Multi-witness alignment¶
tracealign.align_multi(witnesses, lang, config=None) aligns N witness sequences simultaneously and returns a canonical variant graph plus a derived aligned table.
import tracealign
witnesses = {
"W1": tracealign.tokenize("שלום עולם רבי דוד אמר", lang="hbo", seq_label="W1"),
"W2": tracealign.tokenize("שלום עולם רבי דוד אמר", lang="hbo", seq_label="W2"),
"W3": tracealign.tokenize("שלום עולם ר\"י אמר", lang="hbo", seq_label="W3"),
}
result = tracealign.align_multi(witnesses, lang="hbo")
print(result.guide_tree.format_text())
print(result.table.format_text())
for node in result.graph.variants():
readings = {wid: t.text for wid, t in node.tokens.items()}
print(node.id, readings)
The result exposes:
Attribute |
Description |
|---|---|
|
The canonical |
|
The derived |
|
The UPGMA |
|
List of witness ids, sorted lexicographically. |
|
Aggregated Reason counts (may be empty in 0.2.0; richer aggregation in later patches). |
|
Configuration snapshot plus |
Configuration¶
from tracealign import MultiAlignerConfig
from tracealign.align import AlignerConfig
cfg = MultiAlignerConfig(
pairwise=AlignerConfig(gap_open=-2.5),
node_match="max", # also "mean" or "min"
guide_tree_method="upgma",
gap_penalty_multi=-2.0,
)
result = tracealign.align_multi(witnesses, lang="hbo", config=cfg)
Persistence¶
from tracealign.io import multi_result as mr_io
mr_io.dump(result, "alignment.json")
restored = mr_io.load("alignment.json")
JSON round-trip preserves the entire result including the guide tree’s distance matrix.
I/O¶
JSON round-trip¶
from tracealign.io import result as result_io
result_io.dump(result, "out.json")
restored = result_io.load("out.json")
dumps(result) -> str and loads(payload) -> AlignmentResult are also available for in-memory round-trips.
eScriptorium JSON exports¶
from tracealign.io.escriptorium import load as load_escr
tokens = load_escr("witness1.json", lang="hbo")
Expects an export with a top-level witness_id, a regions array whose entries have label and a lines array, each line carrying content plus optional line_pk and bbox. The eScriptorium-specific fields are preserved on each Token.metadata so you can map alignment matches back to scan coordinates.
TEI XML¶
from tracealign.io.tei import load as load_tei
a = load_tei("W1.xml", lang="hbo", seq_label="W1")
b = load_tei("W2.xml", lang="hbo", seq_label="W2")

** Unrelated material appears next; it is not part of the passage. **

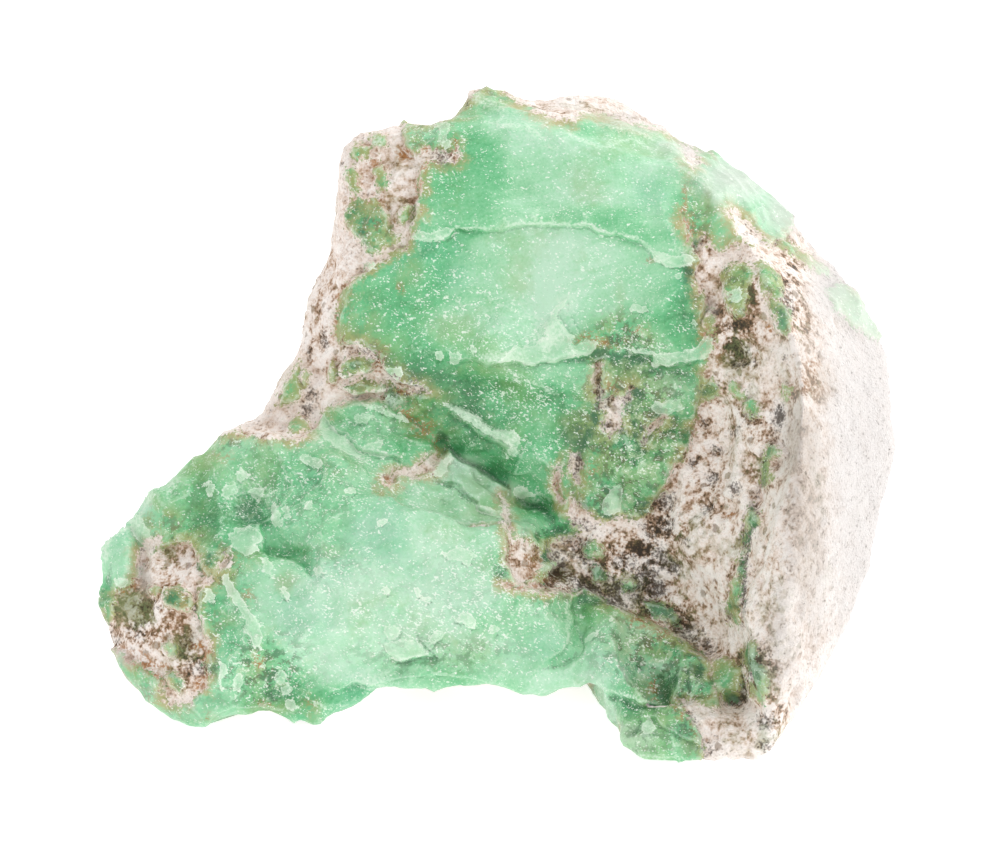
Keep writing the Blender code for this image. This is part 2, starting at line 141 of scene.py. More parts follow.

If the TEI body contains <tei:w> elements, each <w> is treated as one token boundary. If it does not, the body’s flow text is tokenized through the standard plaintext pipeline.
Custom lexica¶
The Hebrew pack ships with a seed lexicon (six rabbinic abbreviations, two plene/defective pairs). You almost certainly want to extend it with project-specific entries:
from tracealign.lang.hebrew.pack import HebrewLanguagePack
from tracealign.lang.registry import register_language
from tracealign.model import Lexica
extra = Lexica(
abbreviations={"רמב\"ם": ["רבי משה בן מימון"]},
plene_defective_pairs=[("ירושלים", "ירושלם")],
)
pack = HebrewLanguagePack()
pack.lexica = pack.lexica.merge(extra)
register_language(pack) # replaces the auto-registered one
Lexica.merge() is union-on-conflict — order-preserving deduplication for both abbreviation expansions and plene/defective pairs.
You can also load lexica from JSON files:
lex = Lexica.load({
"abbreviations": "my_abbrev.json",
"plene_defective_pairs": "my_plene.json",
})
JSON shapes:
{"ר\"י": ["רבי ישמעאל", "רבי יהודה"]}
[["דויד", "דוד"], ["משיח", "מאשיח"]]
Configuring the aligner¶
from tracealign.align import AlignerConfig
cfg = AlignerConfig(
gap_open=-2.5,
gap_extend=-0.4,
abbrev_lookahead=True,
abbrev_max_span=5,
)
result = tracealign.align(a, b, lang="hbo", config=cfg)
Defaults (gap_open=-2.0, gap_extend=-0.5, abbrev_max_span=4, semi-global on both sides) work well for the Hebrew pack out of the box. Adjust if you see persistent gap mis-placements or if your texts use abbreviations that expand to more than four tokens.